On two previous occasions (2005 and 2007), the TC had heard cases involving universal jurisdiction but only to manifest that the wording of the 1985 act indeed allowed to prosecute certain crimes regardless of their links to Spain and that the interpretation made of such law by the Spanish Supreme Court or the Audiencia Nacionalhad been so unreasonably mistaken that the due process rights of the parties had been violated. This is however the first time that the TC has had to deal with the constitutionality of the regulation of universal jurisdiction itself.

Now, the depth of the analysis provided in this new 2018 ruling may give more arguments to the critics of the principle of universal jurisdiction, especially because the TC concludes that the international law of human rights and Spain’s international obligations do not mean an absolute right to universal jurisdiction and that the Parliament is indeed entitled to determine which connecting factors enable Spanish courts to prosecute crimes committed abroad.

Universal jurisdiction is constitutional but subject to the legislator’s will

However, the TC begins its analysis insisting on the validity of the “principle” of universal jurisdiction. Domestic courts may thus be granted extraterritorial jurisdiction so as to eradicate impunity with respect to crimes which are particularly heinous, for being very serious aggressions to human rights (p. 29). All States do have an interest in such prosecution but each State determines the specific formula with which to apply such principle, in order to avoid concurrent jurisdiction and conflicts. Such formula involves applying the principle of subsidiarity with respect to other competent courts, as well as the principle of complentariness, basically with respect to the International Criminal Court. The TC also observes that in two other minor reforms of 2005 and 2007, Spanish courts were granted jurisdiction to prosecute additional crimes committed abroad but a specific link to Spain –the nationality of the victim or the presence of the accused in Spain- had already been made necessary.

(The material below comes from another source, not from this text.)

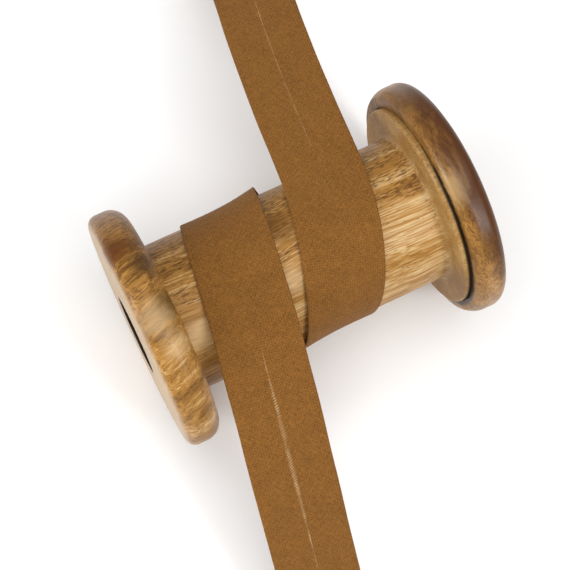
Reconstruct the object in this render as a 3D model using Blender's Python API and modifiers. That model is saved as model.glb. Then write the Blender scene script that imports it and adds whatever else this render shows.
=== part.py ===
"""Bias binding wound once round a turned wooden spool that lies on its side.

The spool's axis runs along X and both flanges stand on the surface at Z = 0.
The tape comes from its far loose end (+Y), goes over the barrel near the right flange, once round
it towards the left, over the top again and down to its near loose end (-Y). Sizes are in metres.
"""
import math

import bmesh
import bpy
from mathutils import Vector

# The spool. Distances along its axis are counted from its middle.
FLANGE_RADIUS = 0.0305
SPOOL_HALF_LENGTH = 0.04325
OUTER_ROUNDING = 0.0028
INNER_ROUNDING = 0.0045
WIDEST_AT = 0.0381
BARREL_RADIUS = 0.01895
BORE_RADIUS = 0.0100
BORE_CHAMFER = 0.0006
RIGHT_INNER_FACE = 0.0346
LEFT_INNER_FACE = WIDEST_AT - INNER_ROUNDING
RECESS_FLOOR = 0.0368
RIGHT_SHOULDER_RADIUS = 0.0263
RIGHT_SHOULDER_FACE = 0.0331
LEFT_SHOULDER_RADIUS = 0.0256
LEFT_SHOULDER_FACE = 0.0339
SHOULDER_ROUNDING = 0.0009
COVE_RADIUS = 0.0014
FIT_GAP = 0.0003
FLAT_DEPTH = 0.00012
CUTTER_LENGTH = 0.020
CUTTER_HEIGHT = 0.004
TURNED_STEPS = 64
ROUNDING_STEPS = 5

AXIS_HEIGHT = FLANGE_RADIUS - FLAT_DEPTH

# The tape: single-fold bias binding, 20 mm wide as folded.
TAPE_WIDTH = 0.020
TAPE_THICKNESS = 0.0010
TAPE_CLEARANCE = 0.0003
TAPE_STEP = 0.0032
TAPE_COLUMNS = 4
WOUND_KNOT_ANGLE = 14.0

CENTRE_RADIUS = BARREL_RADIUS + TAPE_CLEARANCE + TAPE_THICKNESS / 2
RESTING = TAPE_THICKNESS / 2

# Loose ends, each from its outer cut end or to it: centre line of the folded tape.
FAR_END = (
    # x,      y,      z
    (0.0274, 0.1230, RESTING),
    (0.0273, 0.1170, RESTING),
    (0.0270, 0.1105, 0.0015),
    (0.0264, 0.1025, 0.0062),
    (0.0255, 0.0935, 0.0138),
    (0.0243, 0.0830, 0.0224),
    (0.0219, 0.0710, 0.0295),
    (0.0191, 0.0575, 0.0346),
    (0.0168, 0.0440, 0.0388),
    (0.0149, 0.0310, 0.0424),
    (0.0136, 0.0200, 0.0452),
    (0.0125, 0.0120, 0.0472),
)
NEAR_END = (
    # x,       y,       z
    (-0.0185, -0.0150, 0.0491),
    (-0.0204, -0.0250, 0.0472),
    (-0.0221, -0.0350, 0.0440),
    (-0.0238, -0.0450, 0.0392),
    (-0.0253, -0.0550, 0.0326),
    (-0.0268, -0.0655, 0.0242),
    (-0.0281, -0.0760, 0.0155),
    (-0.0292, -0.0855, 0.0080),
    (-0.0300, -0.0940, 0.0030),
    (-0.0306, -0.1020, 0.0009),
    (-0.0310, -0.1095, RESTING),
    (-0.0312, -0.1170, RESTING),
    (-0.0312, -0.1230, RESTING),
)

# The turn on the barrel. Degrees count from the top towards -Y; a lift is how far that edge
# stands off beyond the closest fit.
WOUND = (
    # degrees, x,      left lift, right lift
    (-16, 0.0111, 0.0001, 0.0001),
    (10, 0.0090, 0.0001, 0.0001),
    (34, 0.0068, 0.0002, 0.0000),
    (58, 0.0047, 0.0004, 0.0000),
    (80, 0.0030, 0.0005, 0.0000),
    (120, -0.0002, 0.0002, 0.0000),
    (240, -0.0087, 0.0000, 0.0000),
    (285, -0.0122, 0.0002, 0.0009),
    (310, -0.0135, 0.0001, 0.0005),
    (330, -0.0146, 0.0000, 0.0002),
    (348, -0.0155, 0.0000, 0.0000),
    (366, -0.0165, 0.0000, 0.0000),
)


def smooth(keys, values, position):
    """Read a value (number or vector) from a smooth curve through values at rising keys."""
    last = len(keys) - 1

    def slope(i):
        low, high = max(i - 1, 0), min(i + 1, last)
        return (values[high] - values[low]) / (keys[high] - keys[low])

    index = 0
    while index < last - 1 and position > keys[index + 1]:
        index += 1
    span = keys[index + 1] - keys[index]
    t = (position - keys[index]) / span
    start = values[index] * (2 * t**3 - 3 * t**2 + 1) + slope(index) * (span * (t**3 - 2 * t**2 + t))
    end = values[index + 1] * (3 * t**2 - 2 * t**3) + slope(index + 1) * (span * (t**3 - t**2))
    return start + end


def wound_knots():
    """Centre points and tilts of the turn that lies on the barrel."""
    angles = [row[0] for row in WOUND]
    count = round((angles[-1] - angles[0]) / WOUND_KNOT_ANGLE)
    for k in range(count + 1):
        degrees = angles[0] + (angles[-1] - angles[0]) * k / count
        x, left, right = (smooth(angles, [row[c] for row in WOUND], degrees) for c in (1, 2, 3))
        radius = CENTRE_RADIUS + (left + right) / 2
        turn = math.radians(degrees)
        point = Vector((x, -radius * math.sin(turn), AXIS_HEIGHT + radius * math.cos(turn)))
        yield point, math.atan2(right - left, TAPE_WIDTH)


def tape_stations():
    """Evenly spaced stations along the tape: centre and width direction, towards +X."""
    knots = [(Vector(row), 0.0) for row in FAR_END]
    knots += list(wound_knots())
    knots += [(Vector(row), 0.0) for row in NEAR_END]
    points = [point for point, _ in knots]
    tilts = [tilt for _, tilt in knots]
    lengths = [0.0]
    for before, after in zip(points, points[1:]):
        lengths.append(lengths[-1] + (after - before).length)
    count = round(lengths[-1] / TAPE_STEP)
    path = [lengths[-1] * k / count for k in range(count + 1)]
    centres = [smooth(lengths, points, s) for s in path]
    for centre in centres:
        centre.z = max(centre.z, RESTING)
    for k, centre in enumerate(centres):
        along = (centres[min(k + 1, count)] - centres[max(k - 1, 0)]).normalized()
        outward = Vector((0, along.z, -along.y)).normalized()
        across = outward.cross(along)
        outward = along.cross(across)
        tilt = smooth(lengths, tilts, path[k])
        yield centre, across * math.cos(tilt) + outward * math.sin(tilt)


def material(name, colour, roughness):
    """A plain Principled material."""
    made = bpy.data.materials.new(name)
    made.use_nodes = True
    shader = made.node_tree.nodes["Principled BSDF"]
    shader.inputs["Base Color"].default_value = (*colour, 1.0)
    shader.inputs["Roughness"].default_value = roughness
    made.diffuse_color = (*colour, 1.0)
    return made


def arc(centre_r, centre_s, radius, start, end):
    """Points of a rounding in the turned profile; angles from +s towards +r, in degrees."""
    for k in range(ROUNDING_STEPS + 1):
        turn = math.radians(start + (end - start) * k / ROUNDING_STEPS)
        yield centre_r + radius * math.sin(turn), centre_s + radius * math.cos(turn)


def turned(name, profile, collection, finish):
    """A turned piece: a closed outline of (radius, distance along the axis) swept round Z.

    It is then placed on the spool's axis, its top towards +X.
    """
    mesh = bpy.data.meshes.new(name)
    bm = bmesh.new()
    corners = [bm.verts.new((r, 0, s)) for r, s in profile]
    for a, b in zip(corners, corners[1:] + corners[:1]):
        bm.edges.new((a, b))
    bm.to_mesh(mesh)
    bm.free()
    mesh.materials.append(finish)
    obj = bpy.data.objects.new(name, mesh)
    collection.objects.link(obj)
    screw = obj.modifiers.new("Turn", 'SCREW')
    screw.steps = TURNED_STEPS
    screw.render_steps = TURNED_STEPS
    screw.use_merge_vertices = True
    screw.merge_threshold = 0.00001
    screw.use_smooth_shade = True
    obj.location = (0, 0, AXIS_HEIGHT)
    obj.rotation_euler = (0, math.pi / 2, 0)
    return obj


def flange_profile(inner_face, shoulder_radius):
    """Flange section: rounded rim, flat outer face, and a recess for the barrel's shoulder."""
    inner_turn = math.degrees(math.acos((inner_face - WIDEST_AT) / INNER_ROUNDING))
    points = list(arc(FLANGE_RADIUS - OUTER_ROUNDING, SPOOL_HALF_LENGTH - OUTER_ROUNDING,
                      OUTER_ROUNDING, 0, 90))
    points += arc(FLANGE_RADIUS - INNER_ROUNDING, WIDEST_AT, INNER_ROUNDING, 90, inner_turn)
    points += [
        (shoulder_radius + FIT_GAP, inner_face),
        (shoulder_radius + FIT_GAP, RECESS_FLOOR),
        (BORE_RADIUS, RECESS_FLOOR),
        (BORE_RADIUS, SPOOL_HALF_LENGTH - BORE_CHAMFER),
        (BORE_RADIUS + BORE_CHAMFER, SPOOL_HALF_LENGTH),
    ]
    return points


def shoulder_profile(radius, face):
    """One end of the barrel's section: inner end, shoulder disc, and cove down to the barrel."""
    end = RECESS_FLOOR - FIT_GAP
    points = [(BORE_RADIUS, end), (radius, end)]
    points += arc(radius - SHOULDER_ROUNDING, face + SHOULDER_ROUNDING, SHOULDER_ROUNDING, 90, 180)
    for degrees in (0, 30, 60, 90):
        turn = math.radians(degrees)
        r = BARREL_RADIUS + COVE_RADIUS * (1 - math.sin(turn))
        points.append((r, face - COVE_RADIUS * (1 - math.cos(turn))))
    return points


def barrel_profile():
    """Barrel section: a straight barrel with a coved shoulder at each end, bored through.

    The right shoulder stands proud of its flange ring, and the left one sits inside its rim.
    """
    right = shoulder_profile(RIGHT_SHOULDER_RADIUS, RIGHT_SHOULDER_FACE)
    left = shoulder_profile(LEFT_SHOULDER_RADIUS, LEFT_SHOULDER_FACE)
    return right + [(r, -s) for r, s in reversed(left)]


def flat_spot_cutter(name, x, collection):
    """A block under a flange that takes the rim down to a small flat to stand on."""
    bm = bmesh.new()
    bmesh.ops.create_cube(bm, size=1.0)
    bmesh.ops.scale(bm, vec=(CUTTER_LENGTH, FLANGE_RADIUS, CUTTER_HEIGHT), verts=bm.verts)
    mesh = bpy.data.meshes.new(name)
    bm.to_mesh(mesh)
    bm.free()
    cutter = bpy.data.objects.new(name, mesh)
    cutter.location = (x, 0, -CUTTER_HEIGHT / 2)
    cutter.hide_render = True
    cutter.display_type = 'WIRE'
    collection.objects.link(cutter)
    return cutter


def cut(obj, cutter):
    """Subtract the cutter from the piece."""
    boolean = obj.modifiers.new("Flat spot", 'BOOLEAN')
    boolean.operation = 'DIFFERENCE'
    boolean.solver = 'EXACT'
    boolean.object = cutter


def build_spool(parts, cutters):
    """The barrel and its two flanges, each with a flat spot at the bottom."""
    barrel_wood = material("turned light mango wood", (0.52, 0.33, 0.14), 0.45)
    flange_wood = material("turned dark mango wood", (0.34, 0.17, 0.06), 0.35)
    turned("barrel", barrel_profile(), parts, barrel_wood)
    right = turned("flange_right", flange_profile(RIGHT_INNER_FACE, RIGHT_SHOULDER_RADIUS),
                   parts, flange_wood)
    left = turned("flange_left", flange_profile(LEFT_INNER_FACE, LEFT_SHOULDER_RADIUS),
                  parts, flange_wood)
    left.rotation_euler = (0, -math.pi / 2, 0)
    cut(right, flat_spot_cutter("flat_spot_right", WIDEST_AT, cutters))
    cut(left, flat_spot_cutter("flat_spot_left", -WIDEST_AT, cutters))


def build_tape(parts):
    """The folded tape as one sheet: a flat grid laid along the stations and thickened."""
    stations = list(tape_stations())
    bm = bmesh.new()
    bmesh.ops.create_grid(bm, x_segments=TAPE_COLUMNS, y_segments=len(stations) - 1, size=1.0)
    for vert in bm.verts:
        centre, across = stations[round((vert.co.y + 1) / 2 * (len(stations) - 1))]
        vert.co = centre + across * (vert.co.x * TAPE_WIDTH / 2)
    mesh = bpy.data.meshes.new("binding_tape")
    bm.to_mesh(mesh)
    bm.free()
    mesh.shade_smooth()
    mesh.materials.append(material("brown bias-cut woven cotton", (0.25, 0.105, 0.024), 0.85))
    obj = bpy.data.objects.new("binding_tape", mesh)
    parts.objects.link(obj)
    solid = obj.modifiers.new("Thickness", 'SOLIDIFY')
    solid.thickness = TAPE_THICKNESS
    solid.offset = 0
    solid.use_even_offset = True


def main():
    for obj in list(bpy.data.objects):
        bpy.data.objects.remove(obj)
    scene = bpy.context.scene.collection
    parts = bpy.data.collections.new("Bias binding on a spool")
    cutters = bpy.data.collections.new("Cutters")
    scene.children.link(parts)
    scene.children.link(cutters)
    build_spool(parts, cutters)
    build_tape(parts)


main()
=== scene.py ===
import math

import bmesh
import bpy
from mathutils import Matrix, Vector, noise


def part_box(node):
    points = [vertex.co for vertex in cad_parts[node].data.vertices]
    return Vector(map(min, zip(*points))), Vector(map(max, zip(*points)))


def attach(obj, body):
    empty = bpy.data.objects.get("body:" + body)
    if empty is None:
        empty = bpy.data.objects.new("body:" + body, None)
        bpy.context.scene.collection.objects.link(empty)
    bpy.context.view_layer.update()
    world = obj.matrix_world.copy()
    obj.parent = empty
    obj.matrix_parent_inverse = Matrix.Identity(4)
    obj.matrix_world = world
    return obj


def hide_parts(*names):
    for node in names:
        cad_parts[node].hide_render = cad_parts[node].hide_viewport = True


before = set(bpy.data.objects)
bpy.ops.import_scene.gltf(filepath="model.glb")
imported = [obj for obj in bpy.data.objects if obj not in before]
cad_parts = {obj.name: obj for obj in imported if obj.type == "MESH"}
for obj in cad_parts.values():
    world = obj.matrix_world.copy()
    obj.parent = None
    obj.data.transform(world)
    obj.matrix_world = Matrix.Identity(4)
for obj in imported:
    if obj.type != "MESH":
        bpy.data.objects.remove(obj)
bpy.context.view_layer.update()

flange_low, flange_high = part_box("flange_right")
left_flange_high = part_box("flange_left")[1]
flange_reach = (flange_high.y - flange_low.y) / 2

bl_info = {
    "name": "Bias Binding on a Wooden Spool",
    "version": (1, 0, 0),
    "blender": (4, 5, 0),
    "location": "View3D > Sidebar > Binding",
    "description": "A turned wooden spool on its side with one length of folded bias binding wound round it",
    "category": "Object",
}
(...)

The TC reminds that the “principle” of universal jurisdiction has commonly been part and parcel of the fundamental right of art. 24. 1 CE (“derecho a la tutela judicial efectiva”). This right guarantees due process in court but only in accordance with statutory requirements, so it cannot be directly invoked. The legislator can and must determine the scope of the extraterritorial jurisdiction of Spanish courts and parties do not have an absolute right to bring claims before Spanish courts. Nevertheless, misapplying the legally established scope of Spanish courts’ jurisdiction is indeed an infringement of the constitutionally protected right to due process. The legislative power therefore has a wide margin of appreciation to regulate access to court and it can even impose limits to this fundamental right, provided that such limits are proportionate to other legitimate State interests (p. 40).